You are viewing a plain text version of this content. The canonical link for it is here.

Posted to user@nutch.apache.org by Mark Wilson <mw...@sanger.ac.uk> on 2015/06/03 17:43:46 UTC

Crawling pages but ignoring header and footer

Does anyone know of a way to crawl a website, but ignore headers and footers, or include just the main content of a site by say only including content in a <div class="main">, for example.

I have tried using https://github.com/BayanGroup/nutch-custom-search in Nutch 1.9 but I can't get it to work.

Any ideas greatly appreciated.

Thanks

Regards 

Mark Wilson
mw8@sanger.ac.uk

Re: [MASSMAIL]Crawling pages but ignoring header and footer

Posted by Mark Wilson <mw...@sanger.ac.uk>.

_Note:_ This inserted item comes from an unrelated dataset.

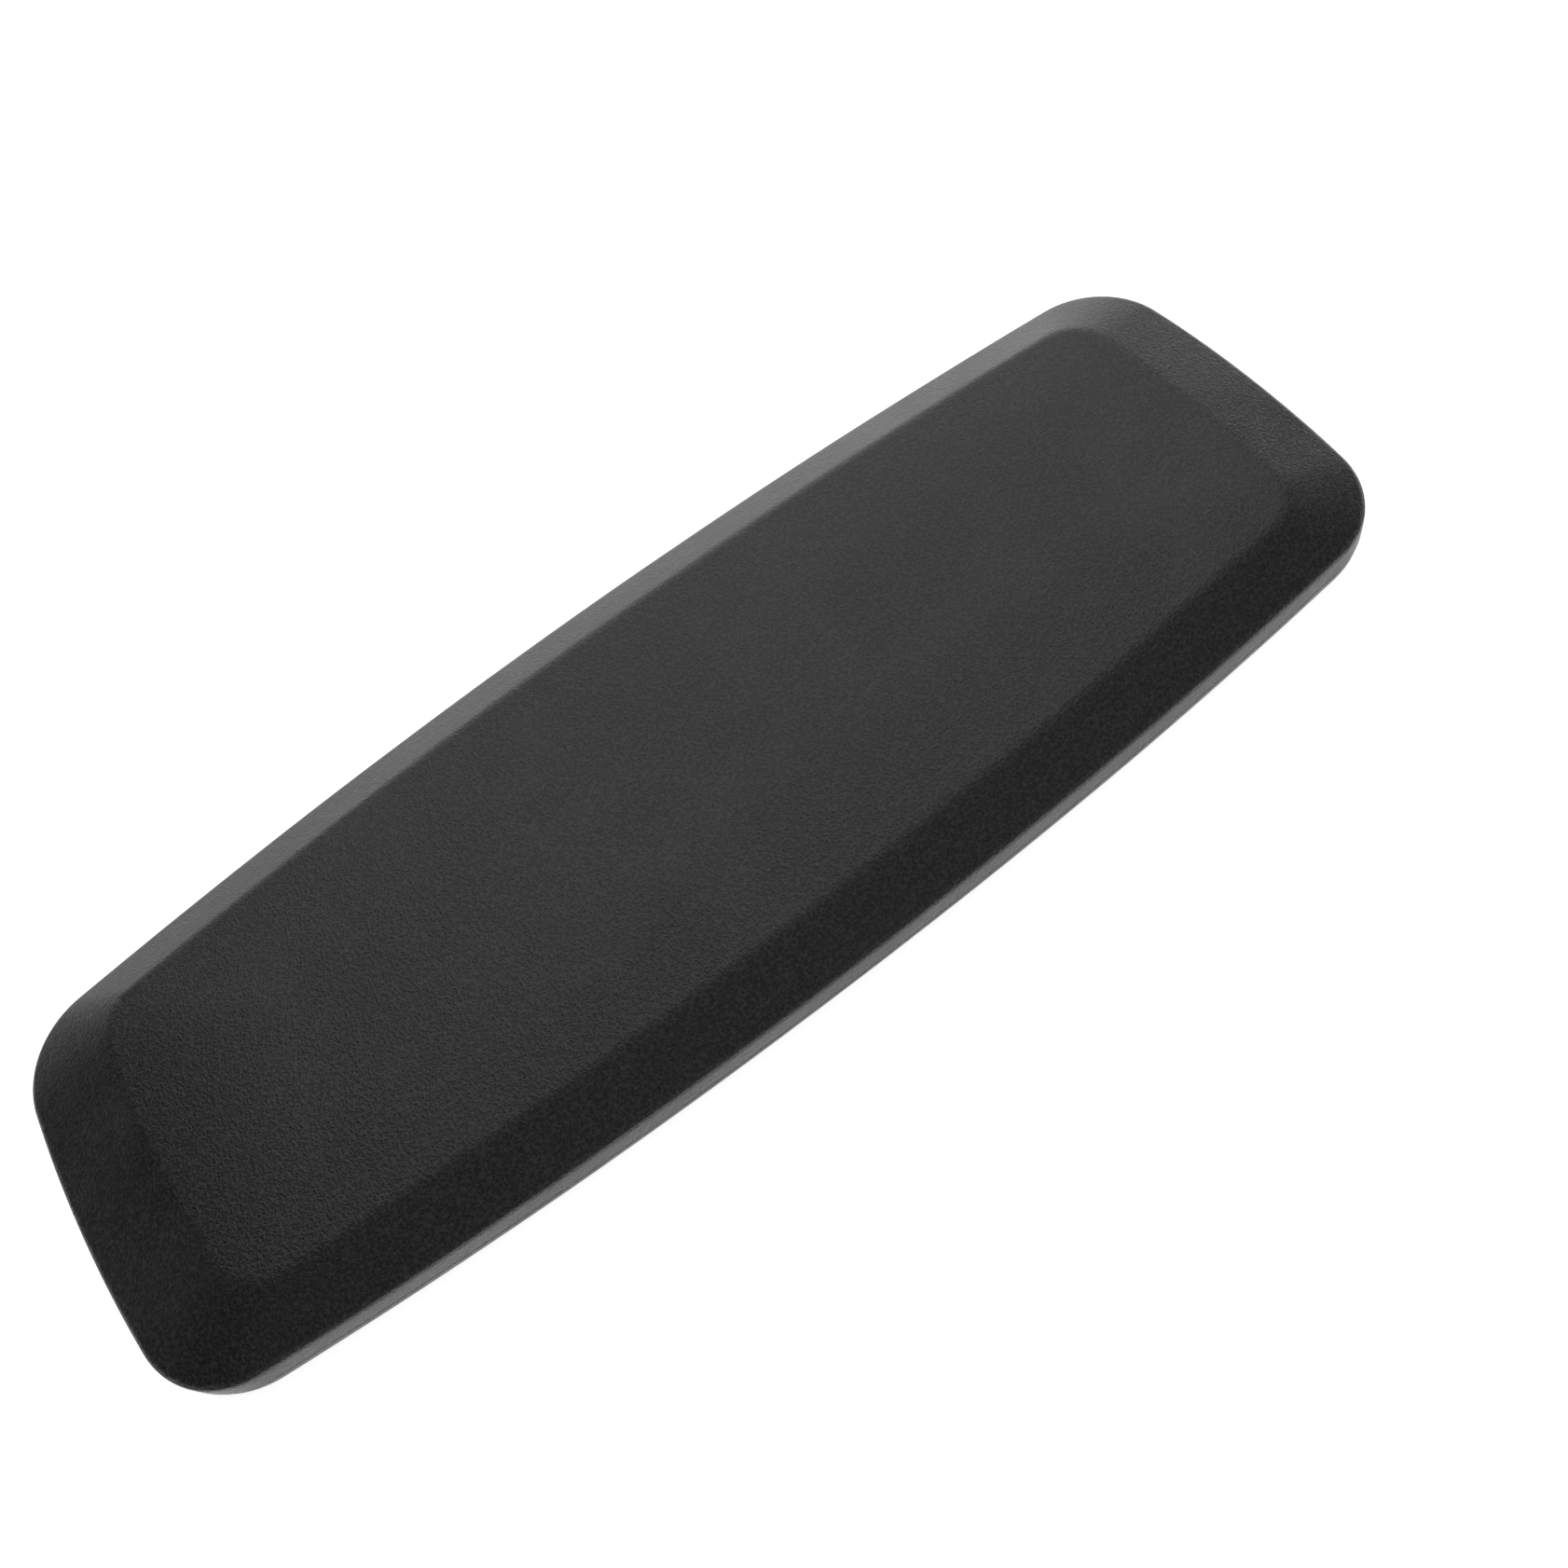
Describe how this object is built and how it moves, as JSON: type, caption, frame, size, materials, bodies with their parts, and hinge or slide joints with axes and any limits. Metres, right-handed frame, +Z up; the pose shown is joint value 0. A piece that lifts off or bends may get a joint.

Thanks for the info Jorge. I'll take a look at these. Cheers Mark 


On 4 Jun 2015, at 02:29, Jorge Luis Betancourt González wrote:

> Hi Mark, 
> 
> You can use the boilerpipe feature that comes with Tika that will try to detect the main content (text) of the page and ignore all the noise around it, although this is supported by current versions of Tika Nutch doesn't expose a configuration option to enable, you could apply/use the patch in [1], this patch needs update to work the Nutch 1.9 source code but it shouldn't be that hard. One more option is using [2] you'll also need to apply a patch and then configure a property "parser.html.NodesToExclude" in your nutch-site.xml file, and then you can set a list of nodes separated by | that will not be indexed; in the JIRA you can check the format of this configuration.
> 
> Regards,
> 
> [1] https://issues.apache.org/jira/browse/NUTCH-961
> [2] https://issues.apache.org/jira/browse/NUTCH-585
> 
> 
> ----- Original Message ----- 
> From: "Mark Wilson" <mw...@sanger.ac.uk> 
> To: user@nutch.apache.org 
> Sent: Wednesday, June 3, 2015 11:43:46 AM 
> Subject: [MASSMAIL]Crawling pages but ignoring header and footer 
> 
> Does anyone know of a way to crawl a website, but ignore headers and footers, or include just the main content of a site by say only including content in a <div class="main">, for example. 
> 
> I have tried using https://github.com/BayanGroup/nutch-custom-search in Nutch 1.9 but I can't get it to work. 
> 
> Any ideas greatly appreciated. 
> 
> Thanks 
> 
> Regards 
> 
> Mark Wilson 
> mw8@sanger.ac.uk 
> 
> 
> 
> 

Mark Wilson
mw8@sanger.ac.uk

Re: [MASSMAIL]Crawling pages but ignoring header and footer

Posted by Jorge Luis Betancourt González <jl...@uci.cu>.

Hi Mark, 

You can use the boilerpipe feature that comes with Tika that will try to detect the main content (text) of the page and ignore all the noise around it, although this is supported by current versions of Tika Nutch doesn't expose a configuration option to enable, you could apply/use the patch in [1], this patch needs update to work the Nutch 1.9 source code but it shouldn't be that hard. One more option is using [2] you'll also need to apply a patch and then configure a property "parser.html.NodesToExclude" in your nutch-site.xml file, and then you can set a list of nodes separated by | that will not be indexed; in the JIRA you can check the format of this configuration.

Regards,

[1] https://issues.apache.org/jira/browse/NUTCH-961
[2] https://issues.apache.org/jira/browse/NUTCH-585


----- Original Message ----- 
From: "Mark Wilson" <mw...@sanger.ac.uk> 
To: user@nutch.apache.org 
Sent: Wednesday, June 3, 2015 11:43:46 AM 
Subject: [MASSMAIL]Crawling pages but ignoring header and footer 

Does anyone know of a way to crawl a website, but ignore headers and footers, or include just the main content of a site by say only including content in a <div class="main">, for example. 

I have tried using https://github.com/BayanGroup/nutch-custom-search in Nutch 1.9 but I can't get it to work. 

Any ideas greatly appreciated. 

Thanks 

Regards 

Mark Wilson 
mw8@sanger.ac.uk